Framing the Case in Terms of Fundamental Rights: The Right to Fair Trial
The novelty of LM lies in its focus on the essence of the right to fair trial under Article 47 § 2 CFR. The Court of Justice decided that national judicial authorities must refrain from giving effect to European Arrest Warrants if there is a real risk that the persons concerned would suffer a breach of their „fundamental right to an independent tribunal and, therefore, of the essence of [their] fundamental right to a fair trial.“ One important consequence is that a person is henceforth protected against transfers to other EU Member States in which a lack of judicial independence would endanger the essence of his or her right to fair trial. This sends a clear message to the Polish government.

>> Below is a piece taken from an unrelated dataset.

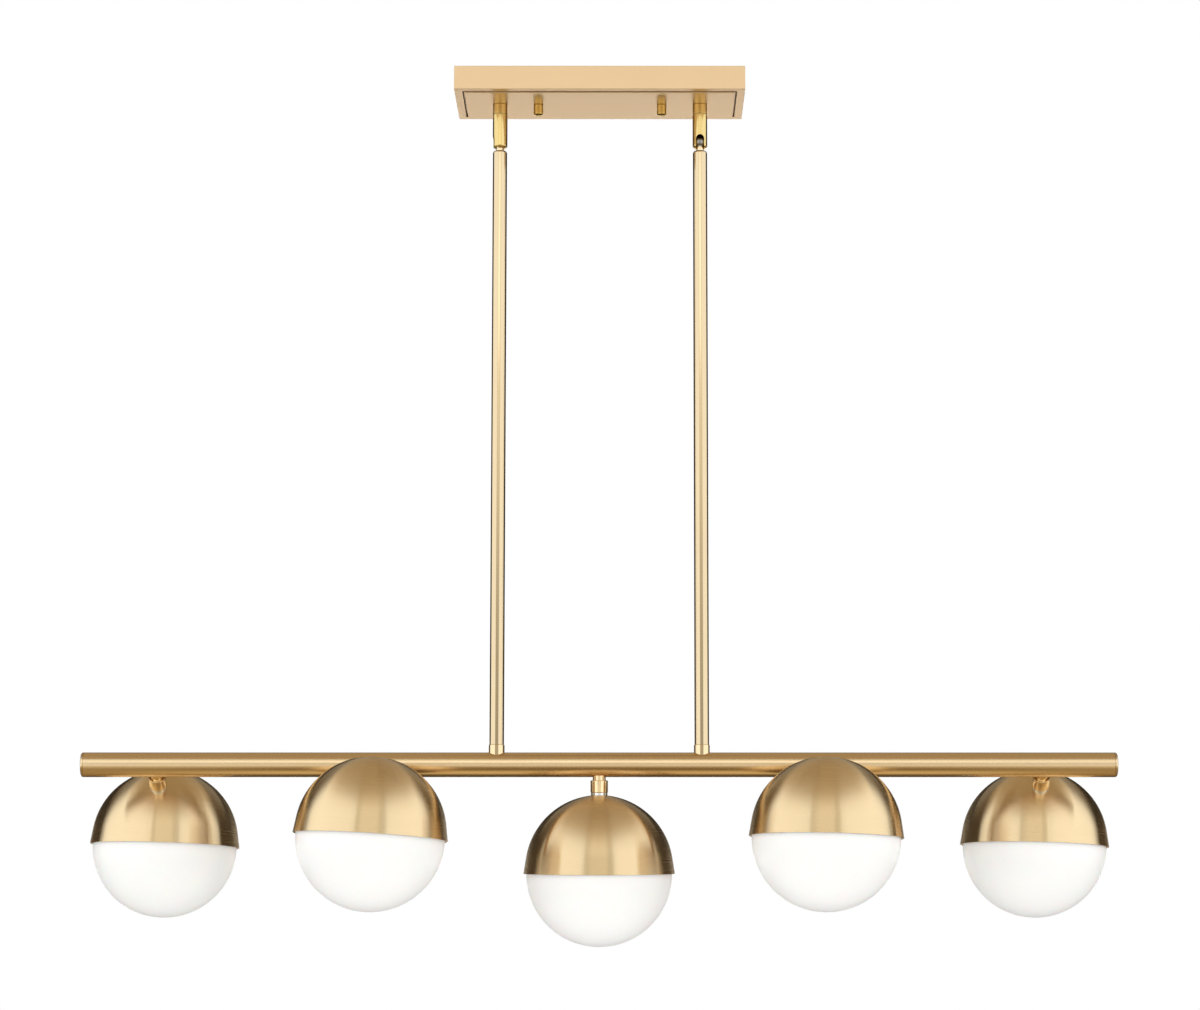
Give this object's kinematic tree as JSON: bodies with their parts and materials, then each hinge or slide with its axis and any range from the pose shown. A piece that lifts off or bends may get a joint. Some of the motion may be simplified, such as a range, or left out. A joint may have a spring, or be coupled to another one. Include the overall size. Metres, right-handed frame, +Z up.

From a doctrinal perspective, the Court of Justice adopts, in principle, the fundamental rights framing which had been initially suggested by the referring High Court of Ireland and later on supported by Advocate General Tanchev. Interestingly, the Court of Justice applies its previous case law on Article 4 CFR (Aranyosi et al. in particular) to fair trial cases. Taking into consideration that Article 4 CFR is protected in absolute terms, while Article 47 § 2 CFR is not, this step is far from self-evident. The categorical difference between the two fundamental rights did not motivate the Court of Justice to adopt the (narrow) condition used by the ECtHR in expulsion cases, i.e. the requirement of a “flagrant denial of justice”. However, the difference between Article 4 and Article 47 § 2 CFR may explain why the Court of Justice puts the essence of the right to fair trial at the centre of its reasoning. Not every risk of a violation of Article 47 § 2 CFR seems to justify a prohibition of surrender, but only a risk of a violation related to its essence. The requirement of judicial independence, which is further substantiated in the judgment and the “cardinal importance” of which is highlighted by the Court of Justice in the context of the values set out in Article 2 TEU, is convincingly argued to form part of this essence. However, by relying on the concept of the “essence of a fundamental right” in the context of inner-European transfers, the Court of Justice opens up a whole new range of questions – questions also relating to the field of EU asylum law, which cannot be dealt with here in detail.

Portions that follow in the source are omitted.